In America most people self-identify with one of the two parties. There is little movement between them. Thus the GOP will get almost 50% no matter what it does because of abortion, guns, and other hot-topic issues. The Democratic party will get almost 50% no matter what it does because of abortion, guns, and other hot-topic issues. The USA is always at war with itself. We call this the culture war. Arguably, it stems at least as far back to the civil war.

A small percentage of people swing between the parties and there are always new voters, and old voters dying off. Its this crucial 1-2% that decides everything, and only in a handful of battlefield states.

Americans simply dont vote on competence. They vote strictly on party and ideology. At least on the federal level and especially when it comes to voting in the president.
posted by damn dirty ape at 10:57 PM on September 5, 2008 [3 favorites]


cortex: That stoop shouldered, beady eyed little midget....

It's funny, but I'd always had the impression Rudy was tall. Then I saw an un-managed (so to speak) photo of him standing next to George Pataki. Now, Barack Obama would look short next to George Pataki, but Rudy looked... um, kinda leetle.
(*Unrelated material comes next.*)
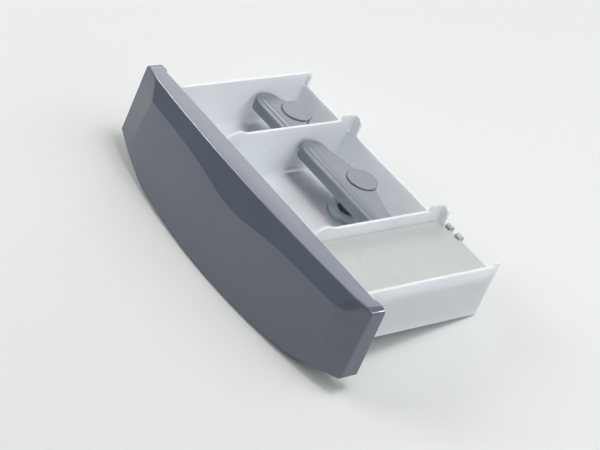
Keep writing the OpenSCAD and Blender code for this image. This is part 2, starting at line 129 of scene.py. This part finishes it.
def combine(bm, others, operation):
    """The bmesh after an exact boolean with each of the others in turn."""
    for other in others:
        parts = []
        for source in (bm, other):
            bmesh.ops.recalc_face_normals(source, faces=source.faces)
            mesh = bpy.data.meshes.new("part")
            source.to_mesh(mesh)
            source.free()
            obj = bpy.data.objects.new("part", mesh)
            bpy.context.scene.collection.objects.link(obj)
            parts.append(obj)
        cut = parts[0].modifiers.new("cut", "BOOLEAN")
        cut.operation, cut.solver, cut.object = operation, "EXACT", parts[1]
        result = parts[0].evaluated_get(bpy.context.evaluated_depsgraph_get()).to_mesh()
        bm = bmesh.new()
        bm.from_mesh(result)
        for obj in parts:
            mesh = obj.data
            bpy.data.objects.remove(obj)
            bpy.data.meshes.remove(mesh)
    return bm


# ---------- handle front, with the sizes of part.scad ----------
HALF = 127.5  # half of the handle's width
WALL = 2.2
MID_H, END_H = 70.0, 53.0  # height in the middle and at the ends
STRIP_D, STRIP_BOW = 16.0, 4.6  # depth of the strip on top, and how much of it is lost towards the ends
END_D, END_FLARE = 9.0, 3.2  # depth of the ends at the top, and what they gain downwards
LIP = 10.0  # how far the middle of the foot stands in front of the strip
# The crease's depth, its dip in the middle and how wide that is, and how far it stands in front of the strip
CREASE_Z, CREASE_DIP, CREASE_SPREAD, CREASE_OUT = 12.3, 7.5, 36.0, 4.4
# Half of the bowed stretch's width at the top, at the crease and at the foot
TOP_HALF, CREASE_HALF, FOOT_HALF = HALF - 14.5, HALF - 23.5, HALF - 14.5
ARC_HALF, ARC_RISE = 0.337 * 2 * HALF, 4.0  # the arched stretch of the lower edge
EDGE_R, CORNER_R, TOP_R, FOOT_R, FOOT_CORNER_R, LEAST_R = 0.6, 1.5, 3.5, 0.7, 2.0, 0.5
BEVEL_STEPS, CORNER_STEPS, EDGE_STEPS, FOOT_STEPS, REACH_STEPS, RIB_STEPS = 6, 8, 5, 4, 16, 16
END_CAP, END_OVERLAP, CAP_SLOPE = 8.5, 1.9, 2.5  # the overhangs behind the strip: width, depth, inner slope
LIP_W, OPENING = 3.2, (30.0, MID_H + 4.0)  # the lip round the open back, and that opening's depths
TRAY_LEFT, TRAY_RIGHT, TRAY_REAR, TRAY_H = -101.5, 111.5, 113, 41.5  # the tray's outsides and its height
PLATE_BACK, PLATE_T = -0.6, 2.4  # the tray's front plate, which closes the handle's back
RIBS_AT, RIB_T, RIB_GAP = (-80, -40, 0, 40, 80), 1.6, 2.5  # ribs, and their distance from the plate
SCREW_DEPTHS, BOSS_R, BOSS_GAP, HOLE_R, HOLE_DEPTH = (14.0, 38.0), 3.4, 0.3, 1.72, 7.8
FAR = 30.0  # where cutting bodies end, outside the handle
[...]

I saw a similar picture of him next to Bush. Not quite as bad. (How about all three of them? Bush still looks taller, and Pataki is definitely stooping, in this one.)
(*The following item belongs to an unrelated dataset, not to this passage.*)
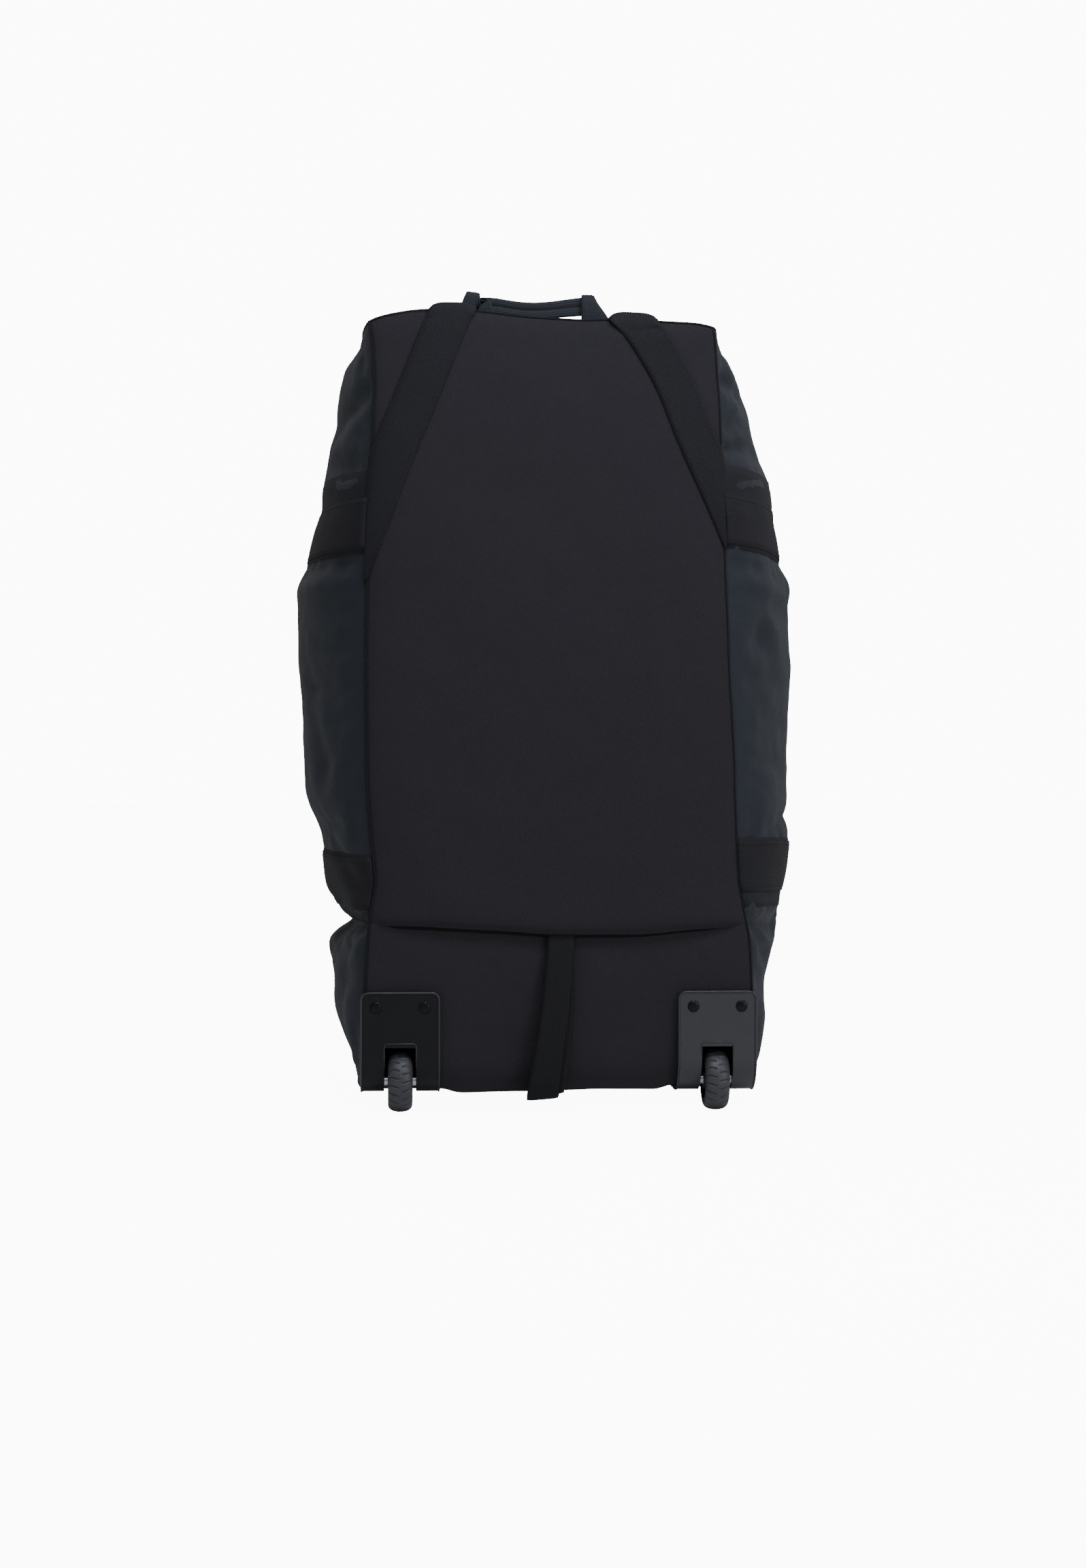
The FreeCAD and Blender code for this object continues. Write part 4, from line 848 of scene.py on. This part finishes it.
def back_strap(tree, word):
    """One strap of the V: from the top, over the top edge, down the back and into the side seam."""
    middle, half = STRAPS[word]
    line = blend_path(np.array([(x, 0, z) for x, z in middle]), 70)
    ahead = units(np.gradient(line, axis=0))
    side = np.cross(ahead, (0, 1, 0))
    side *= np.sign(side[:, :1])
    level = smooth((line[:1, 2] - line[:, 2]) / 45)[:, None]
    side = side * level + np.array([1, 0, 0]) / side[:, :1] * (1 - level)
    seam_table, sign = (LEFT_SEAM, -1) if word == "left" else (RIGHT_SEAM, 1)
    rows = []
    for point, out in zip(line, side):
        limit = abs(curve(point[2], seam_table)) + 1.5
        reach = (limit - sign * point[0]) / abs(out[0])
        if reach < 2 - half:
            break
        ends = (-half, min(half, reach)) if sign > 0 else (-min(half, reach), half)
        row = []
        for w in np.linspace(*ends, 11):
            place = point + out * w
            row.append(cast(tree, (place[0] * MM, -0.4, place[2] * MM), (0, 1, 0))[0])
        rows.append(row)
    rows = soften(np.array(rows), 2)
    over = []
    for y, rise in ((-157, 0.5), (-167, 1.5), (-176, 3.5), (-181, 6.5), (-185.5, 6.5), (-188, 2.5), (-188.8, -3)):
        under = y if y > -170 else -186
        level = [cast(tree, (x, under * MM, 0.9), (0, 0, -1))[0][2] for x in rows[0, :, 0]]
        over.append([(x, y * MM, z + rise * MM * (1 - 0.9 * abs(w) ** 4))
                     for x, z, w in zip(rows[0, :, 0], level, np.linspace(-1, 1, 11))])
    start = int(np.argmax(rows[:, 5, 2] < np.min(over[-1], axis=0)[2] - 0.007))
    full = np.concatenate([np.array(over), rows[start:]])
    full = np.stack([blend_path(full[:, j], 110) for j in range(full.shape[1])], 1)
    ahead = units(np.gradient(full, axis=0))
    wide = units(np.gradient(full, axis=1))
    normals = units(soften(np.cross(wide, ahead), 2))
    if normals[60, 5, 1] > 0:
        normals = -normals
        full, normals = full[:, ::-1], normals[:, ::-1]
    name = "back_strap_webbing_" + word
    mesh = ribbon(name, full, normals, STRAP_THICK * MM, 0.0006)
    piece(name, mesh, WEBBING, "bag", ["back_strap_" + word])
    paths = [(full[14:-6, j] + normals[14:-6, j] * (STRAP_THICK + 0.6) * MM, normals[14:-6, j]) for j in (1, 9)]
    thread_rows("back_strap_stitches_" + word, paths, "bag")


def grab_loop():
    """Webbing loop from under the fold round to the bottom, with its return layer beside it."""
    front = blend_path(np.array([(1.7, -188, 176), (1, -193, 158), (-2, -199, 125), (-7, -203.5, 84), (-13, -204.5, 46),
                                 (-16, -203, 27), (-16.8, -198, 17.5), (-16, -188, 14.6), (-13, -172, 17),
                                 (-12, -164, 21)]) * MM, 70)
    widths = np.interp(np.linspace(0, 1, 70), [0, 0.55, 0.8, 1], [13, 14, 15.5, 14]) * MM
    rows, normals = swept(front, (1, 0, 0.08), widths)
    back = blend_path(np.array([(2, -188.5, 140), (2, -191.5, 118), (0.5, -196, 92), (-3.5, -198.5, 52),
                                (-6.5, -197.5, 31), (-8, -192, 21.5), (-8, -180, 19), (-8, -166, 21.5)]) * MM, 50)
    under, under_normals = swept(back, (1, 0, 0.08), np.full(50, 12.8) * MM)
    meshes = [ribbon("loop", rows, -normals if normals[20, 4, 1] > 0 else normals, 0.0019),
              ribbon("loop", under, -under_normals if under_normals[20, 4, 1] > 0 else under_normals, 0.0019)]
    piece("grab_loop_webbing", joined("grab_loop_webbing", meshes), LOOP_WEBBING, "bag", ["grab_loop"])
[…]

None of this is meant to in any way suggest that I actually like George Pataki.
posted by lodurr at 4:07 AM on September 6, 2008


damn dirty ape: Americans simply dont vote on competence. They vote strictly on party and ideology.

I really think it's worse than that. I think Americans vote on image. We are a fundamentally superficial nation. For a really smart person to get elected, they have to figure out the right angle on image.

You could (rightly) point again to the lack of movement between parties. But I think that's best understood in terms of images, too -- that the ideological divide doesn't really explain much until you look at the images they deploy. What's the emotionally-charged image that appeals to Republicans most? Something that evokes feelings of being powerless against violent attack by another person. Democrats? Being powerless against nature or fate. (I'm just riffing, here, happy to have someone come back and improve those analogies.)
posted by lodurr at 4:18 AM on September 6, 2008


cortex: That stoop shouldered, beady eyed little midget....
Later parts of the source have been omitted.